Bryant Smak of Clarklake, Mich., studied opportunities for public hunting blinds in Chippewa, Mackinaw, and Luce counties. Census information, public land data, along with interviews with agencies, was used to examine the need and potential opportunity for accessible hunting. Smak determined that these opportunities exist, but need is not currently being met, especially in the Eastern Upper Peninsula. Publicly-maintained blinds would be ideal for hunters recovering from a severe injury that left them disabled, or if they were born with a disability and have never had the chance to go out hunting. This is hurting the hunting tradition within this area of the state. Given that public land is available, hopefully future projects will be undertaken to fill the need for accessible hunting opportunities.
Tristan Tackman of Lapeer, Mich.,compared drift density with biomass of invertebrates in the Cloverland Hydroelectric canal and the main rapids area of the St. Marys River. His results showed that the canal contributed higher densities of drifting invertebrates than the main rapids, which may be an important food resource for native fishes. This research is important because it shows that the canal is good habitat for benthic invertebrates even though the historical modification of the river has reduced these important food resources for fishes.
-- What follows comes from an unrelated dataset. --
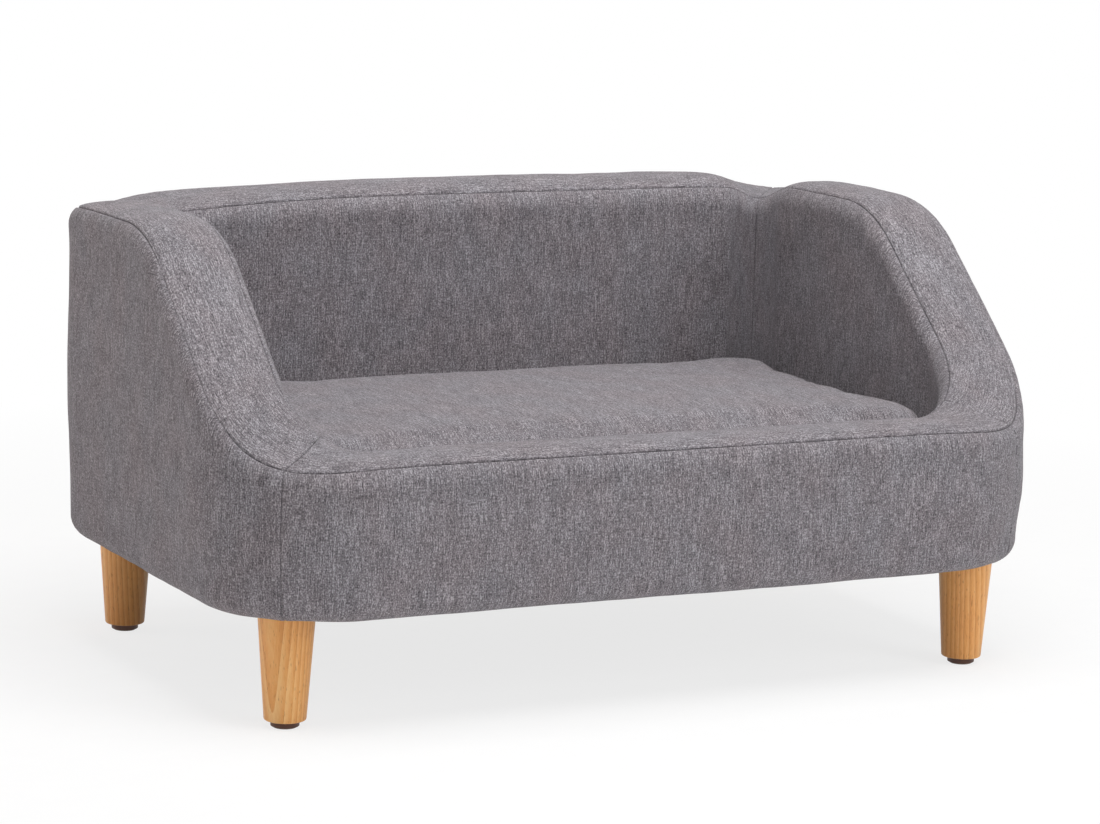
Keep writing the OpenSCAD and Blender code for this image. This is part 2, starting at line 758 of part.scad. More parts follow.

Parks and Recreation major Bray Valley (Alpena, Mich.) created a selected inventory of visitors to Rockport State Park.
Jacob Weakland of South Lyon, Mich.,studied the relationship between muskrat (Ondatra zibethicus) den selection sites and the prevalent emergent vegetation in Munuscong State Game Management Area. His results showed that invasive reeds such as Phragmiteshave a detrimental effect on muskrat den areas. This research is important because muskrats are an important wetland species and are on the decline across the nation.
Alex Whisler of Iron Mountain, Mich.,studied soil displacement effects of the manual removal of a relatively new invasive species – Himalayan balsam – to the Upper Peninsula of Michigan. His results revealed a correlation between Himalayan balsam stem diameter and the volume of soil removed when pulling the weeds. Field studies like Whisler’s will yield more effective strategies manage the negative effects the invasive Himalayan balsam.
Harrison Zuchnik of Auburn, Mich., assessed three deterrent methods that reduce corn crop damage by birds. His study in the Nayanquing Point State Wildlife Area considered the efficacy and cost a combination of methods. While plots treated with only seed additive sustained the most damage, ones that had seed additive and fladry – a line of rope mounted along the top of a fence that has strips of fabric or colored flags to flap in a breeze – sustained minimal damage. Plots with seed additive and snow fence sustained no damage. Although the seed additive and snow fence treatment was the most effective, it was four times as costly per linear foot compared to the seed additive and fladry treatment. Wildlife area managers and farmers can use these results to select a treatment that minimizes wildlife damage to young crops and is cost-efficient given the size of their plots.